- WHAT THE TASK REQUIRES
Print each line exactly as it is given.

- SOURCE EXCERPT

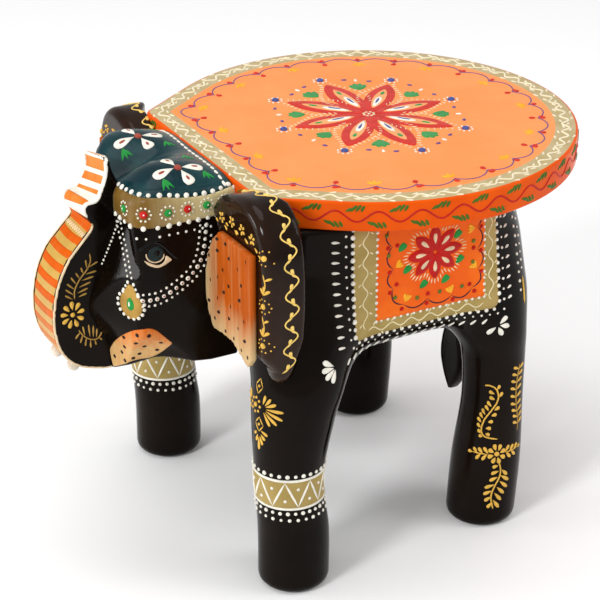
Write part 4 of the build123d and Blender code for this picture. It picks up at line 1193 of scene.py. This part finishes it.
body_skin = skin(carved_body)
girth = pi * LEG_REACH
front_leg = round_leg(FRONT_LEG_X, -91.0)
rear_leg = round_leg(REAR_LEG_X, -81.0)
anklet = PaintCone("anklets", "gold_paint", front_leg, khaki_paint, twin=True)
run = np.linspace(-girth - SEAM_LAP, girth + SEAM_LAP, 92)
anklet.fill(level(run, ANKLET_LOW), level(run, ANKLET_HIGH), 0.3, cells=6)
anklet.dry()
lines = PaintCone("anklet_lines", "raised_white", front_leg, white_paint, twin=True, over=0.25)
for height in (ANKLET_LOW, ANKLET_HIGH):
    lines.line(level(run, height), 1.7)
count = int(round(2 * girth / ANKLET_ZIGZAG))
step = 2 * girth / count
rise = np.linspace(0, 1, 8)
zigzag = ANKLET_LOW + 1.2 + (ANKLET_HIGH - ANKLET_LOW - 2.4) * rise
for n in range(count):
    start, middle = n * step - girth, n * step + step / 2 - girth
    lines.line(np.column_stack([start + rise * step / 2, zigzag]), 1.5)
    lines.line(np.column_stack([middle + rise * step / 2, zigzag[::-1]]), 1.5)
    lines.dot((middle, ANKLET_LOW + 5.5), 2.1)
    lines.dot((start, ANKLET_HIGH - 6.0), 2.1)
for height, spacing, size in (
    (ANKLET_HIGH + 3.2, 5.0, 2.5), (ANKLET_LOW - 3.4, 5.0, 2.4), (ANKLET_LOW - 8.0, 5.6, 2.1),
):
    lines.beads([(-girth, height), (girth, height)], spacing, size)
lines.dry()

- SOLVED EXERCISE
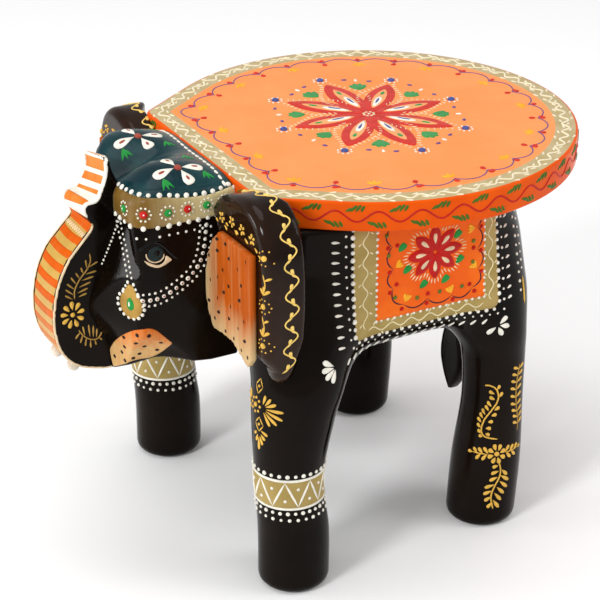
Write part 4 of the build123d and Blender code for this picture. It picks up at line 1193 of scene.py. This part finishes it.
body_skin = skin(carved_body)
girth = pi * LEG_REACH
front_leg = round_leg(FRONT_LEG_X, -91.0)
rear_leg = round_leg(REAR_LEG_X, -81.0)
anklet = PaintCone("anklets", "gold_paint", front_leg, khaki_paint, twin=True)
run = np.linspace(-girth - SEAM_LAP, girth + SEAM_LAP, 92)
anklet.fill(level(run, ANKLET_LOW), level(run, ANKLET_HIGH), 0.3, cells=6)
anklet.dry()
lines = PaintCone("anklet_lines", "raised_white", front_leg, white_paint, twin=True, over=0.25)
for height in (ANKLET_LOW, ANKLET_HIGH):
    lines.line(level(run, height), 1.7)
count = int(round(2 * girth / ANKLET_ZIGZAG))
step = 2 * girth / count
rise = np.linspace(0, 1, 8)
zigzag = ANKLET_LOW + 1.2 + (ANKLET_HIGH - ANKLET_LOW - 2.4) * rise
for n in range(count):
    start, middle = n * step - girth, n * step + step / 2 - girth
    lines.line(np.column_stack([start + rise * step / 2, zigzag]), 1.5)
    lines.line(np.column_stack([middle + rise * step / 2, zigzag[::-1]]), 1.5)
    lines.dot((middle, ANKLET_LOW + 5.5), 2.1)
    lines.dot((start, ANKLET_HIGH - 6.0), 2.1)
for height, spacing, size in (
    (ANKLET_HIGH + 3.2, 5.0, 2.5), (ANKLET_LOW - 3.4, 5.0, 2.4), (ANKLET_LOW - 8.0, 5.6, 2.1),
):
    lines.beads([(-girth, height), (girth, height)], spacing, size)
lines.dry()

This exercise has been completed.